Are we just an echo chamber?


(Empress of the Unexpected) #141

I don’t always agree with everything people say here, but I certainly agree with Keto. I was prancing down the street today (yes, nowadays I prance) and I caught my reflection in a window. Wow. I have an emerging waistline. You’re not getting that robe back without a fight. But about that robe. It’s not very figure-flattering to those with emerging waistlines!


(Terence Dean) #142

Save your ammo Biggles, we’re at 15,000 feet and no enemy in sight! :eagle:


(Sarah Bruhn) #143

I totally agree, and constantly ask myself “could this really be true?” I research and find that keto has been studied for over a century… It is important to question your assumptions and every claim made. It is equally important to find support and advice with people who have successfully traveled the journey, because it’s lonely out there.


(Wendy) #144

Have you read Good Calories, Bad Calories or even Taubes book Why We Get Fat? There are many studies that show that CICO does not work or explain how the body deals with fat. In WWGF
I loved chapter 4: The significance of 20 calories a day.
"If it were true that our adiposity is determined by calories -in /calories -out, then this is one implication you only need to overeat, on average, by twenty calories a day to gain fifty extra pounds of fat in twenty years. You need only to rein yourself in by this amount–undereat by twenty calories a day – to undo it.
Twenty calories a day is less than a single bite of a McDonald’s hamburger or a croissant. It’s less than two ounces of Coke or Pepsi or the typical beer. Less than three potatoe chips. Maybe three small bites of an apple. In short not very much at all.
He goes on to say. Twenty calories a day is less than 1% of the recommended caloric intake for a middle aged woman whose idea of regular physical activity is cooking and sewing.
"Ask yourself:How is it possible that anyone stays lean, if all it takes to grow gradually obese is to overshoot this point of energy balance by twenty calories daily?..
You get the point. I highly recommend reading this book if you still find yourself saying that calories really matter. Or of course to anyone who really wants to understand why you don’t think calories matter. Yes they are a measurement of energy but our bodies use as much or as little of that energy as it needs to to do what it’s hormones tell it to do with that said energy.


(Wendy) #145

Me too! And I wonder how often our ideal weight is just wishful thinking. Our ideals of beauty are not necessarily the way we need to be to be healthy. I’m at a size 8 and though I have a few extra inches of fat around my butt and thighs I think I’m already at a healthy weight and waist circumference. Still I’d love to be skinnier. :blush:


(the cheater) #146

I don’t really have an ideal weight, per se, but I have an ideal body; that is, I know what my body looks like when I’m as fit as I’ve ever been (10 years ago, but getting DAMN close!) and that’s my goal. I always jokingly say that my ideal body type is Brad Pitt in Troy - lean, but not skinny, strong but not buffed. That’s basically where I was when I was 155lbs. I’m about 175 right now, give or take. So, obviously I’m aiming for that weight but only insofar as it gets me to my healthiest, fittest self. That said, if I end up being 163 and that body type, then awesome. Back then I was doing mostly cardio whereas nowadays it’s mostly weights, so I’ll probably get to the same level of fitness but at a heavier weight.


(LeeAnn Brooks) #147

I glad to see you arent set on specific weight. I think we do that way too much, and with the body recomp that happens with Keto, it’s not necessary.
Like you I have a vague weight goal but have said I’m perfectly fine staying this weight if my measurements keep going down. That’s the real goal after all. To be smaller. Who cares what a number on the scale says.


(Gail P) #148

I thought it was called a “support group.”

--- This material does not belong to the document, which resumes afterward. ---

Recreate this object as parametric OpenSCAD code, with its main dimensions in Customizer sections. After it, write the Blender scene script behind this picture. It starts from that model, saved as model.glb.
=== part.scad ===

(Bacon is a many-splendoured thing) #149

You mean, like a three-pack of jock straps? :innocent: :rofl:


(Linda) #150

Before I ever heard of low carbing I used to go to the Lindora clinics way back when when you would go in everyday for a shot of HCG and paying 50 bucks a week (a lot of money in those days) would keep you compliant enough to go 6 weeks on 500 calories a day. I would lose 25 pounds. So of course CICO works, but that really doesn’t tell you much in the long run.

Gary Taubes uses this picture to illustrate why. So this woman’s upper body eats less and moves more and her lower body doesn’t? Clearly much more goes on than the facile CICO theory.